Overall, if the conversion rate was pound for dollar, the prices in London would not be bad at all. Unfortunately, this is not the case. A shirt costing 20 pounds is actually 40 dollars. Hopefully I can stretch my stipend or get a job once I arrive to UEA in order to have some spending money, as I think most of us would rather save our money for travels instead of clothes.

Saturday, August 27, 2011

First Few Days

Welp last night was my first night out on the town in London! To begin this wonderful adventure, our entire group went to a showing of the broadway Fela, a show about the struggles of a Nigerian man named Fela shortly after Nigeria became independent from Britain in the 1980s. Though very comical, this show had strong political messages about the government and turned out to be very depressing in the end when all of the women Fela loved are murdered. After this show, a few of us decided to go out in order to have a "real" London experience. We started out by checking out a couple of pubs, followed by going to a pub/nightclub called Verve. It was definitely an experience! The crowd was a lot older than I was expecting and there were some interesting people around, but overall it was a lot of fun.

After a very fun and interesting night, I awoke this morning expecting another fun-filled day. Today we took a tour down the Thames River to Greenwich, where we checked out the Maritime Museum and the Observatory. I was astounded to find that the museum was free of charge to the public, as in the States going to a museum is very expensive.

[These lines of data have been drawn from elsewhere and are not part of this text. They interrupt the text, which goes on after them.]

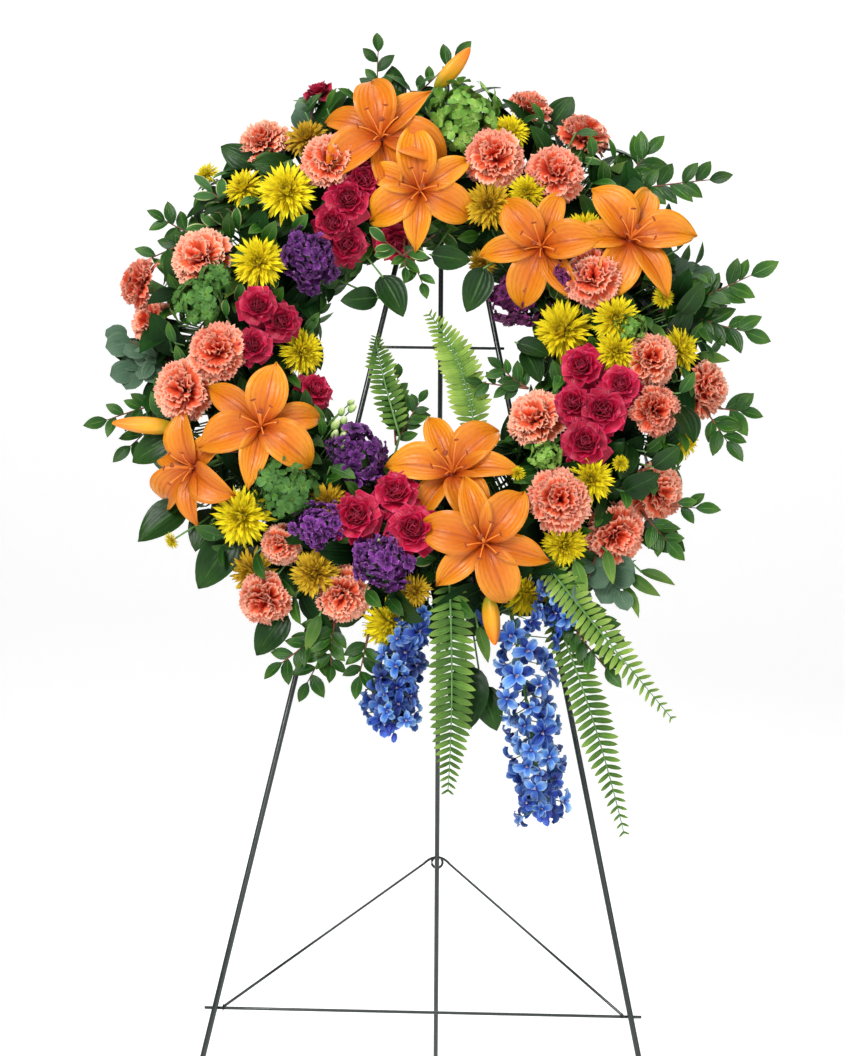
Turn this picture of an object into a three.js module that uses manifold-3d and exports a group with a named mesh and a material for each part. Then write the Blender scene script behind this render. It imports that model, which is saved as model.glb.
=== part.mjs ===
// Standing funeral wreath: a foam ring dressed with cut flowers, tied to a folding wire easel.
// Millimetres, +Z up, front towards -Y. The origin is on the floor, below the middle of the whole piece.
import * as THREE from 'three';
import { mergeVertices } from 'three/addons/utils/BufferGeometryUtils.js';
import Module from 'manifold-3d';

const wasm = await Module();
wasm.setup();

// ---------------------------------------------------------------- driving dimensions
const FIT = 0.4; // clearance between neighbouring pieces
const SLIVER = 0.05; // detail finer than this is smoothed away where pieces were cut to fit

const EASEL = {
  apexHeight: 1314,
  lean: THREE.MathUtils.degToRad(12), // the front frame leans back by this much
  spread: 0.2085, // sideways run of a front leg for each millimetre down its length
  legRadius: 3.175, // quarter-inch rod
  rearLegRadius: 3,
  bendDrop: 26, // the bent top joins the straight legs this far below the apex
  barRadius: 1.75,
  hingeRadius: 2.4,
  eyeRadius: 2.6, // wire radius of the eye that the rear leg turns on
  braceRadius: 1.25,
  tieRadius: 0.9,
  rearFootSetback: 326,
  hingeDrop: 60,
  upperBarDrop: 343,
  lowerBarDrop: 1116,
  upperBarLength: 159,
  lowerBarLength: 490,
  braceEyeSpan: 448,
  braceSetback: 238, // where the brace meets the open rear leg
  braceHeight: 336,
};

const RING = {
  centreDrop: 370, // from the apex, down the front frame
  centreShift: -10,
  radius: 220,
  foamWidth: 84,
  foamDepth: 50,
  trayDepth: 16,
  trayWall: 3,
  coreLift: 28, // height of the ring's core circle above the easel's front face
};

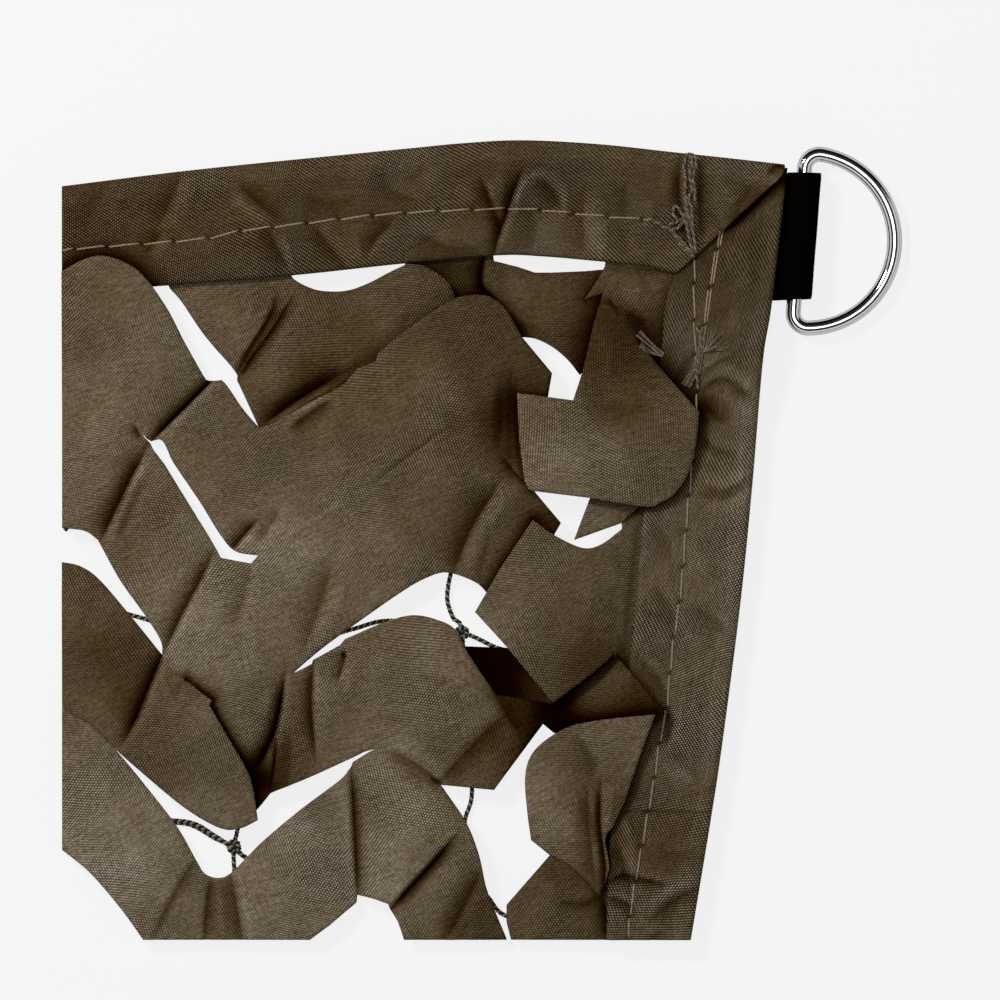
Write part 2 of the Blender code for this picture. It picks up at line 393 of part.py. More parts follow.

I think it is great that they do that; it allows people to become more knowledgeable and engaged with their countries history up close and personal.

Tonight is a free night for us, and hopefully we will have some more fun adventures to share!

Thursday, August 25, 2011


Finally, the moment I have been waiting for since I was a freshman in high school has come: I have made it to the UK!!!!!!!! I wish I could explain my random lust for coming to Europe, especially England, but I can't. It is just something that I have always wanted to do, and now, 7 years later, I am finally achieving this goal.

I arrived into Heathrow at nine a.m. London time after a long six hour red eye flight from Newark. The flight wasn't too bad, but it was hard to sleep with all of the lights on. Needless to say I have not napped once today and think by tomorrow I will be adjusted nicely. As soon as we got off the plan we all started our London education by getting familiar with our surrounding area via a tour by the one and only Todd Wronski himself.

So, long story short, nothing too exciting, other than arriving in London and finding out that a plethora of attractive men have been hiding in this great city of course, happened today. Before our flight took off we were all preparing to have a fun Thursday night, filled with going out to pubs and hopefully meeting some locals. However, after this extremely long, tiring day combined with the fact that we have a quiz first thing tomorrow on all of our summer reading, which we barely remember because we completed it months ago I might add, we have all decided to act like people from retirement homes (no offense!!!!!) and hit the hay rather early. That's probably a good idea, though. We want a good night's sleep to better prepare ourselves for whatever adventures tomorrow will bring.

Tuesday, August 23, 2011

It's Time

Today is the day.. the FINAL day I am in the United States before I embark on what I will hope to be an extremely EPIC time in the UK for a whole year. Yes, an entire year. It took a lot of time, but I think I am finally prepared; my bags are packed to full capacity, my passport and visa are set, and I have all of the necessary documents I need to show the people working at the airport when I land in London on Thursday morning. Instead of laying outside in the sunshine one last time before I leave as an attempt to fix the horrid tan lines I acquired while working at camp this summer, I spent what seems like endless hours packing and repacking all of my suitcases and carry on bag to fit the requirements that Virgin Airlines has. Who knew that a carry on could not be more than 13 pounds or that a backpack counts as a full on carry on bag too! Despite these minor infractions getting in my way, I am still ecstatic! It seems like everything is going to plan and will work out great (knock on wood), that is if you ignore the minor fact that I'll probably realize I forgot something once I board the plane or that it's possible the airline can lose my luggage, but who's really focusing on that!!! I'm not worried at all!!! (I hope you note the sarcasm in those statements.)

SO tomorrow at approximately 12:15 p.m. Eastern Standard Time I will be leaving my house in Newtown and heading to Newark airport in hopes to arrive there a whole four hours before my nine p.m. flight as required by Virgin, with a quick pit stop in Fishkill to have lunch with my grandparents. Why, you ask? Because that's just the kind of person I am :) Well, sometimes.... just kidding!

Okay kids, working at an all girls camp in Maine all summer has made me a granny, (no offense grandparents) and it is time I get ready for bed. And yes I do know it is only 9:33 p.m. on a summer night, but I'm trying to save up my energy for England, GOSH!

Catch you all on the flipside. Or I guess on the other side of the Earth. Well, maybe not that far, but it's still about 3,000 miles north(ish)east from here and five hours ahead.